Introduction to Kolmogorov complexity

A chance encounter with a friend, Michael Greenberg, with whom I had fallen out of touch, reminded me today of what I ought to be doing with this blog.

Recall from earlier these two definitions:

(DFN-SYSTEM) A system is a set of beliefs and valuations.

(DFN-RATIONAL-SYSTEM-v.1.0) A system is a rational system to the extent that its contents are deducible from its axioms.

The latter definition is vague at best.  What does it mean for a system to be deducible to some extent?

Thankfully, there is a definition from information theory that can be brought to bear on this problem: Kolmogorov complexity.

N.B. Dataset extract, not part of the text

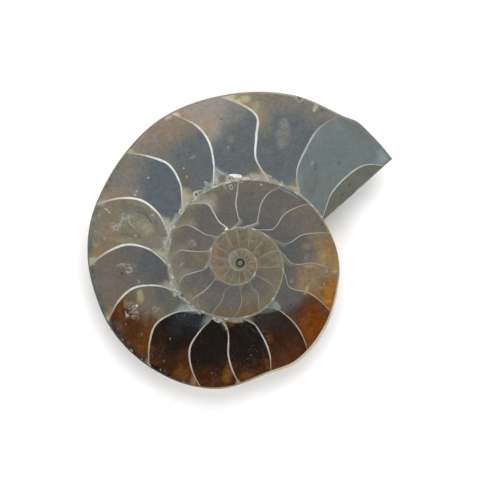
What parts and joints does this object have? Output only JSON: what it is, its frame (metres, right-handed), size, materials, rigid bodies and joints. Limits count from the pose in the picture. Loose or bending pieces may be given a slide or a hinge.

The Kolmogorov complexity of a string is defined as the length of the shortest description in a particular description language.  Each of the italicized terms ought to be fleshed out.  Here, a “description language” is a function from strings to strings.  A “description” d of a string s in a language L is another string such that L(d) = s.  These description languages are often defined in terms of computational machines, like Turing Machines or common programming languages like Lisp.  The description language is also declared to be universal in the sense that for any string, there exists at least one a description of it in the language.

If a string has low Kolmogorov complexity for a particular language, that means that it is possible to describe it in a way that is shorter than the string itself.

The application to the philosophical idea of systems that I propose is this: if a description language is seen to encode the rules of deduction used to evaluate a particular system, and the system itself can be represented as a string, then a rational system in the sense above should have a low Kolmogorov complexity because much of its content can be deduced programmatically from its axioms.

There is a lot to flesh out here, and the assumptions are dubious.


Rationality, for Habermas

If we seek the grammatical subjects that go with the predicate expression “rational,” two candidates come to the fore: persons, who have knowledge, can be more or less rational, as can symbolic expressions–linguistic and nonlinguistic, communication or non-communicative actions–that embody knowledge. We can call men and women, children and adults, ministers and bus conductors “rational,” but not animals or lilac bushes, mountains, streets, or chairs. We can call apologies, delays, surgical interventions, declarations of war, repairs, construction plans or conference decisions “irrational,” but not a storm, and accident, a lottery win, or an illness. (TOCA, 8 )

A few observations on this passage:

First, Habermas appears to be adopted at least preliminarily the methodology of linguistic analysis that we would expect to find in analytic philosophy. I’m personally skeptical about the power of this methodology, but reading ahead I have been impressed with Habermas’ use of it. More on this later, for now I would just like to point it out.

Second, what a headache keeping all these definitions is going to be! We already have one definition of the predicate “rational,” which is Lukacs’ predicate that he uses, a predicate whose “grammatical subject” is limited to systems. Now, at the very least, we have a new predicate that applies only to persons for which we use the same word. Let’s introduce this in a new definition, which we will have to leave undetermined for the moment.

(DFN-RATIONAL-PERSON-?) For given person, it is possible that that person is a rational person. What does that mean?

In addition, Habermas claims that there is another use of “rational” which applies to “symbolic expressions.” I think that my parsing here takes “linguistic and nonlinguistic, communication or non-communicative actions” to be in apposition to “symbolic expression,” hence defining it. And the former phrase pretty clearly logically reduces to “actions.” So “symbolic expressions” is just a fancy way of saying “actions.” Let’s propose the following (blank) definition:

(DFN-RATIONAL-ACTION-?) For given action, it is possible that that person is a rational action. What does that mean?

I think that in the future, I will disambiguate when necessary between these three predicates by subscripting them to note the category of their subjects. So, “rationals“, “rationalp“, and “rationala“, refer to the predicates relating to systems, persons, and actions, respectively.